Anyway, the Boy King responded with his predictable petulant cluelessness to these diplomatic sentiments of Obama's -- attitudes about the role of diplomacy in the world that seem to me, honestly, to constitute the bare-bone lowest common denominator to a reasonably adult foreign policy, but after all these years of the Killer Clowns whoop whooping around with their stubby pistols firing in every direction makes even blatant common sense sound like Martin Luther King, Jr. by comparison -- castigating Obama's willingness to talk to all the people with whom we share the world with the same smirk twisting his lip that accompanied his torture of small animals as a child:
It will send a discouraging message to those who wonder whether America will continue to work for the freedom of prisoners. It will give great status to those who have suppressed human rights and human dignity. […]

Sitting down at the table, having your picture taken with a tyrant such as Raul Castro, for example, lends the status of the office and the status of our country to him.
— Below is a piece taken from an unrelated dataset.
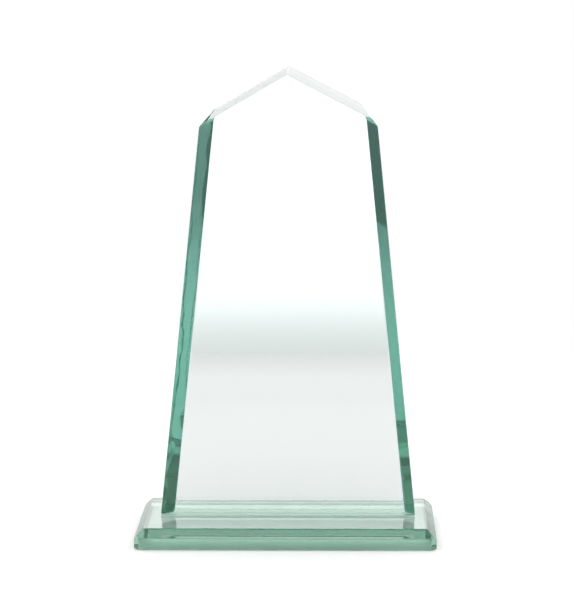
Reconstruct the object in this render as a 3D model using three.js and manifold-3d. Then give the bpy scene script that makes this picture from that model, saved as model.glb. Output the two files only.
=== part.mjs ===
// Crystal award: a tall bevelled glass plate standing on a bevelled glass base,
// held by a thin film of clear cured adhesive.
// Millimetres. +Z is up, the front faces -Y, and the origin is the middle of the base's underside.
import * as THREE from 'three';
import { mergeVertices } from 'three/addons/utils/BufferGeometryUtils.js';
import Module from 'manifold-3d';

const wasm = await Module();
wasm.setup();

// The upright plate. Heights are measured from its foot.
const plateThickness = 10;
const footWidth = 131;
const peakHeight = 230;
const peakOffset = 0.8; // to the right of the foot's middle
const gableBevelDepth = 6.8; // how far the gable's front bevel reaches back into the plate
const cornerFacetRise = 2.7; // how far above the shoulder the side's bevel ends on the back
const cornerFacetSlope = 0.38; // how far inwards the corner's facet runs on the back, for each unit up

// The edges are ground by hand, so each side of the plate has sizes of its own.
const sides = [
  {
    direction: -1,
    shoulderReach: 43.3, // from the foot's middle out to where the leaning side ends
    shoulderHeight: 200.6,
    sideBevel: 6.7, // 45 degree bevel on the back
    gableBevel: 2.7, // width of the gable's bevel on the front face
    cornerCutWidth: 7, // corner cut between the side and the gable
    cornerCutRise: 7.8,
  },
  {
    direction: 1,
    shoulderReach: 45.1,
    shoulderHeight: 201,
    sideBevel: 5.4,
    gableBevel: 3.4,
    cornerCutWidth: 7.6,
    cornerCutRise: 10,
  },
];

// The base plate. Its margins are the ledges left round the upright's foot.
const baseThickness = 10;
const baseMarginEnds = 10.9;
const baseMarginFront = 25;
const baseBevel = 4; // 45 degree bevel along the top of the front and back
const baseEndBevel = 4.7; // the same along the ends
const baseCornerCut = 2.5; // 45 degree cut down each vertical corner
const uprightOffset = 0.7; // the upright is bonded this far to the right of the base's middle

// The adhesive film.
const bondThickness = 0.2;
const bondInset = 0.4; // the film stops this far inside the foot's edges

const baseWidth = footWidth + 2 * baseMarginEnds;
const baseDepth = plateThickness + 2 * baseMarginFront;
const footLevel = baseThickness + bondThickness;
const plateFront = -plateThickness / 2;
const plateBack = plateThickness / 2;

const finish = {
  glass: { color: 0x8fbfae, roughness: 0.05, metalness: 0 },
  adhesive: { color: 0xd9e8e0, roughness: 0.2, metalness: 0 },
};

function toSolid(geometry) {
  const bare = geometry.index ? geometry.toNonIndexed() : geometry.clone();
  bare.deleteAttribute('normal');
  bare.deleteAttribute('uv');
  const merged = mergeVertices(bare);
  return new wasm.Manifold(new wasm.Mesh({
    numProp: 3,
    vertProperties: new Float32Array(merged.attributes.position.array),
    triVerts: new Uint32Array(merged.index.array),
  }));
}

function toGeometry(solid) {
  const { vertProperties, triVerts } = solid.getMesh();
  const geometry = new THREE.BufferGeometry();
  geometry.setAttribute('position', new THREE.BufferAttribute(new Float32Array(vertProperties), 3));
  geometry.setIndex(new THREE.BufferAttribute(new Uint32Array(triVerts), 1));
  return geometry;
}

// Grinds away everything on the outer side of the plane through point, square to normal.
function grind(solid, point, normal) {
  const reach = 2 * (baseWidth + peakHeight);
  const wheel = new THREE.BoxGeometry(reach, reach, reach);
  wheel.translate(0, 0, reach / 2);
  const turn = new THREE.Quaternion().setFromUnitVectors(
    new THREE.Vector3(0, 0, 1),
    normal.clone().normalize(),
  );
  wheel.applyQuaternion(turn);
  wheel.translate(point.x, point.y, point.z);
  return solid.subtract(toSolid(wheel));
}

function named(name, geometry, look) {
  const material = new THREE.MeshStandardMaterial({ ...look, flatShading: true });
  const mesh = new THREE.Mesh(geometry, material);
  mesh.name = name;
  return mesh;
}

// An outline drawn in X and Y, extruded upwards.
function slab(points, thickness) {
  return new THREE.ExtrudeGeometry(new THREE.Shape(points), { depth: thickness, bevelEnabled: false });
}

function basePlate() {
  const halfWidth = baseWidth / 2;
  const halfDepth = baseDepth / 2;
  const cut = baseCornerCut;
  const outline = [
    new THREE.Vector2(-halfWidth + cut, -halfDepth),
    new THREE.Vector2(halfWidth - cut, -halfDepth),
    new THREE.Vector2(halfWidth, -halfDepth + cut),
    new THREE.Vector2(halfWidth, halfDepth - cut),
    new THREE.Vector2(halfWidth - cut, halfDepth),
    new THREE.Vector2(-halfWidth + cut, halfDepth),
    new THREE.Vector2(-halfWidth, halfDepth - cut),
    new THREE.Vector2(-halfWidth, -halfDepth + cut),
  ];
  let solid = toSolid(slab(outline, baseThickness));
  for (const way of [-1, 1]) {
    const endStart = new THREE.Vector3(way * halfWidth, 0, baseThickness - baseEndBevel);
    solid = grind(solid, endStart, new THREE.Vector3(way, 0, 1));
    const sideStart = new THREE.Vector3(0, way * halfDepth, baseThickness - baseBevel);
    solid = grind(solid, sideStart, new THREE.Vector3(0, way, 1));
  }
  return named('base_plate', toGeometry(solid), finish.glass);
}

// One half of the upright's outline, as points in X and Z above the foot.
function profile(side) {
  const shoulder = new THREE.Vector2(side.direction * side.shoulderReach, side.shoulderHeight);
  return {
    foot: new THREE.Vector2(side.direction * footWidth / 2, 0),
    shoulder,
    crown: new THREE.Vector2(
      shoulder.x - side.direction * side.cornerCutWidth,
      shoulder.y + side.cornerCutRise,
    ),
    peak: new THREE.Vector2(peakOffset, peakHeight),
  };
}

// The direction in the plate's plane that is square to the edge from a to b and points outwards.
function outwards(a, b, direction) {
  const along = b.clone().sub(a).normalize();
  return new THREE.Vector3(direction * Math.abs(along.y), 0, Math.abs(along.x));
}

function uprightPlate() {
  const [left, right] = sides.map(profile);
  const outline = [left.foot, right.foot, right.shoulder, right.crown, right.peak, left.crown, left.shoulder];
  const blank = slab(outline, plateThickness);
  blank.rotateX(Math.PI / 2);
  blank.translate(0, plateBack, footLevel);
  let solid = toSolid(blank);

  for (const side of sides) {
    const { foot, shoulder, crown, peak } = profile(side);

    // The side's bevel starts this far in on the back and comes forward at 45 degrees.
    const sideNormal = outwards(foot, shoulder, side.direction);
    const sideStart = new THREE.Vector3(foot.x, plateBack - side.sideBevel, footLevel);
    solid = grind(solid, sideStart, sideNormal.clone().add(new THREE.Vector3(0, 1, 0)));

    // A facet across the corner ends the side's bevel, and narrows towards the crown.
    const leanSlope = (foot.x - shoulder.x) / shoulder.y;
    const bevelEnd = new THREE.Vector3(
      shoulder.x - leanSlope * cornerFacetRise - side.direction * side.sideBevel * Math.hypot(1, leanSlope),
      plateBack,
      footLevel + shoulder.y + cornerFacetRise,
    );
    const facetFoot = new THREE.Vector3(shoulder.x, plateBack - side.sideBevel, footLevel + shoulder.y);
    const facetUp = new THREE.Vector3(-side.direction * cornerFacetSlope, 0, 1);
    const facetNormal = facetUp.cross(facetFoot.clone().sub(bevelEnd));
    facetNormal.multiplyScalar(Math.sign(facetNormal.y));
    solid = grind(solid, facetFoot, facetNormal);

    // The gable's bevel is steep: narrow on the front face, deep in the edge.
    const gableNormal = outwards(crown, peak, side.direction);
    const gableStart = new THREE.Vector3(peak.x, plateFront, footLevel + peak.y);
    gableStart.addScaledVector(gableNormal, -side.gableBevel);
    const slope = gableNormal.clone().multiplyScalar(gableBevelDepth);
    slope.y = -side.gableBevel;
    solid = grind(solid, gableStart, slope);
  }
  const plate = named('upright_plate', toGeometry(solid), finish.glass);
  plate.position.x = uprightOffset;
  return plate;
}

function bondFilm() {
  const front = plateFront + bondInset;
  const back = plateBack - bondInset;
  const corners = [];
  for (const side of sides) {
    // The side bevel's foot, from the full width at the land to the narrower back face.
    const lean = (footWidth / 2 - side.shoulderReach) / side.shoulderHeight;
    const bevelRun = side.sideBevel * Math.hypot(1, lean);
    const outer = footWidth / 2 - bondInset;
    const land = plateBack - side.sideBevel - bondInset;
    const inner = footWidth / 2 - bevelRun - bondInset;
    corners.push([
      new THREE.Vector2(side.direction * outer, front),
      new THREE.Vector2(side.direction * outer, land),
      new THREE.Vector2(side.direction * inner, back),
    ]);
  }
  const [left, right] = corners;
  const film = named('bond_film', slab([...right, ...left.reverse()], bondThickness), finish.adhesive);
  film.position.set(uprightOffset, 0, baseThickness);
  return film;
}

const award = new THREE.Group();
award.add(basePlate(), uprightPlate(), bondFilm());

export default award;
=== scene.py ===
import math
import bmesh
import bpy
from mathutils import Matrix, Vector, noise


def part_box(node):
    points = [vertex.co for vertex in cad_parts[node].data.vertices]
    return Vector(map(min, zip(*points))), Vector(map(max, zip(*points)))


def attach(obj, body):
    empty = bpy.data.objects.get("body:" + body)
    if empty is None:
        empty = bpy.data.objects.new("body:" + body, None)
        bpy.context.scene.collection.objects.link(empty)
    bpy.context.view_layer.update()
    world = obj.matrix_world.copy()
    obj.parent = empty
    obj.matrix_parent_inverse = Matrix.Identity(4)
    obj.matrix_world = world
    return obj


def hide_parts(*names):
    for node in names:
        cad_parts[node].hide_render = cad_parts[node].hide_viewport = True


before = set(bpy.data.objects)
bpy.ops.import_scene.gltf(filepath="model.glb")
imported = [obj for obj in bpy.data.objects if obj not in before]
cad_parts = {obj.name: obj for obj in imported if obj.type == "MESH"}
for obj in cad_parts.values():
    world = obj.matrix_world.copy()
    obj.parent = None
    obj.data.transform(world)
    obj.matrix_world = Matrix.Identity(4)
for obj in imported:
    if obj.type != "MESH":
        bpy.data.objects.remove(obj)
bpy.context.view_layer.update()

scene = bpy.context.scene
mm = 0.001
print("frame loaded:", sorted(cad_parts))

cameraSetup = {
    "lens": 114,  # mm, on a 36 mm sensor
    "fromFront": 937.5 * mm,  # from the upright's front face
    "height": 313.5 * mm,
    "toTheRight": 29.5 * mm,
    "tiltDown": math.radians(11.45),
    "roll": math.radians(0.14),
    "shift": -0.0957,
}


def addCamera(setup):
    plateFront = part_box("upright_plate")[0].y
    data = bpy.data.cameras.new("camera")
    data.lens = setup["lens"]
    data.sensor_width = 36
    data.shift_x = setup["shift"]
    data.clip_start = 0.01
    camera = bpy.data.objects.new("camera", data)
    camera.location = (setup["toTheRight"], plateFront - setup["fromFront"], setup["height"])
    look = Matrix.Rotation(math.radians(90) - setup["tiltDown"], 3, "X")
    camera.rotation_euler = (look @ Matrix.Rotation(setup["roll"], 3, "Z")).to_euler()
    scene.collection.objects.link(camera)
    scene.camera = camera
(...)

He gains a lot from it by saying, look at me, I’m now recognized by the President of the United States.

Yes, yes, the preemptive warmonger, the illegal wiretapper, the eager torturer, the destroyer of habeus, the architect of an American gulag of secret prisons and show trials wants to invoke human rights…. But just bracketing aside all that already brain exploding level of sheer despicable dishonesty and hypocrisy and flat-out idiocy, it is flabbergasting to grasp that Bush, on top of everything else, quite literally sits down himself with the ugliest most brutal tyrants on earth and grins his shit-eating grin while the camera goes click.

So, there's our boy Bush "sitting down at the table, having [his] picture taken with a tyrant" or two, or three, or a dozen.

Interestingly enough, it turns out he is quite right, after all. This sort of thing does indeed "send a discouraging message to those who wonder whether America will continue to work for the freedom of prisoners." It does indeed "give great status to those who have suppressed human rights and human dignity."

Deep truths out of a liar's mouth. It's Always Opposite Day in George Bush's White House.